● **Stored data**:
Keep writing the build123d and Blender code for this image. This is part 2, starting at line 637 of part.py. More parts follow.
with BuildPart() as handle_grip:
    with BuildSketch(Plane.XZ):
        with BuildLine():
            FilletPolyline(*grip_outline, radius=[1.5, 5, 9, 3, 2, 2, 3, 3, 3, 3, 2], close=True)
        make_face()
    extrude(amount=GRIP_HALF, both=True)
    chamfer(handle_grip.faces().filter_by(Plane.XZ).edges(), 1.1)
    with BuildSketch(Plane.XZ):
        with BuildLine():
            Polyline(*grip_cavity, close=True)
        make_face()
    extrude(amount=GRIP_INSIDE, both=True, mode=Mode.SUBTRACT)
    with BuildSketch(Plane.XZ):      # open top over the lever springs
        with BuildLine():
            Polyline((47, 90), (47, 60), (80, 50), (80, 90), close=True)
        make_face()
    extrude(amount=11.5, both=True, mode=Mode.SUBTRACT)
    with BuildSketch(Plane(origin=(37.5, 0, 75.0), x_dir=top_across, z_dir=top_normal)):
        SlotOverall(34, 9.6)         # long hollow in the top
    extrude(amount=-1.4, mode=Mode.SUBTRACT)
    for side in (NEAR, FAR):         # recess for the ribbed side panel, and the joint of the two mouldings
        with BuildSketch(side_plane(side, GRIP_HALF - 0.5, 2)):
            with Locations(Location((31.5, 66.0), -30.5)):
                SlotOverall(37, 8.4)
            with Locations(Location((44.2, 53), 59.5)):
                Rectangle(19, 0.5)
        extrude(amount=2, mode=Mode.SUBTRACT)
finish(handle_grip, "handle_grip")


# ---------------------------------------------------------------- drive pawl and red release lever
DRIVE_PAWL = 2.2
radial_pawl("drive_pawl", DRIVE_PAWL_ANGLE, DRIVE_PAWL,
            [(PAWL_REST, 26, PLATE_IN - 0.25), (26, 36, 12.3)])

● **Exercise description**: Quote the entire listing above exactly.

● **Written solution**:
Keep writing the build123d and Blender code for this image. This is part 2, starting at line 637 of part.py. More parts follow.
with BuildPart() as handle_grip:
    with BuildSketch(Plane.XZ):
        with BuildLine():
            FilletPolyline(*grip_outline, radius=[1.5, 5, 9, 3, 2, 2, 3, 3, 3, 3, 2], close=True)
        make_face()
    extrude(amount=GRIP_HALF, both=True)
    chamfer(handle_grip.faces().filter_by(Plane.XZ).edges(), 1.1)
    with BuildSketch(Plane.XZ):
        with BuildLine():
            Polyline(*grip_cavity, close=True)
        make_face()
    extrude(amount=GRIP_INSIDE, both=True, mode=Mode.SUBTRACT)
    with BuildSketch(Plane.XZ):      # open top over the lever springs
        with BuildLine():
            Polyline((47, 90), (47, 60), (80, 50), (80, 90), close=True)
        make_face()
    extrude(amount=11.5, both=True, mode=Mode.SUBTRACT)
    with BuildSketch(Plane(origin=(37.5, 0, 75.0), x_dir=top_across, z_dir=top_normal)):
        SlotOverall(34, 9.6)         # long hollow in the top
    extrude(amount=-1.4, mode=Mode.SUBTRACT)
    for side in (NEAR, FAR):         # recess for the ribbed side panel, and the joint of the two mouldings
        with BuildSketch(side_plane(side, GRIP_HALF - 0.5, 2)):
            with Locations(Location((31.5, 66.0), -30.5)):
                SlotOverall(37, 8.4)
            with Locations(Location((44.2, 53), 59.5)):
                Rectangle(19, 0.5)
        extrude(amount=2, mode=Mode.SUBTRACT)
finish(handle_grip, "handle_grip")


# ---------------------------------------------------------------- drive pawl and red release lever
DRIVE_PAWL = 2.2
radial_pawl("drive_pawl", DRIVE_PAWL_ANGLE, DRIVE_PAWL,
            [(PAWL_REST, 26, PLATE_IN - 0.25), (26, 36, 12.3)])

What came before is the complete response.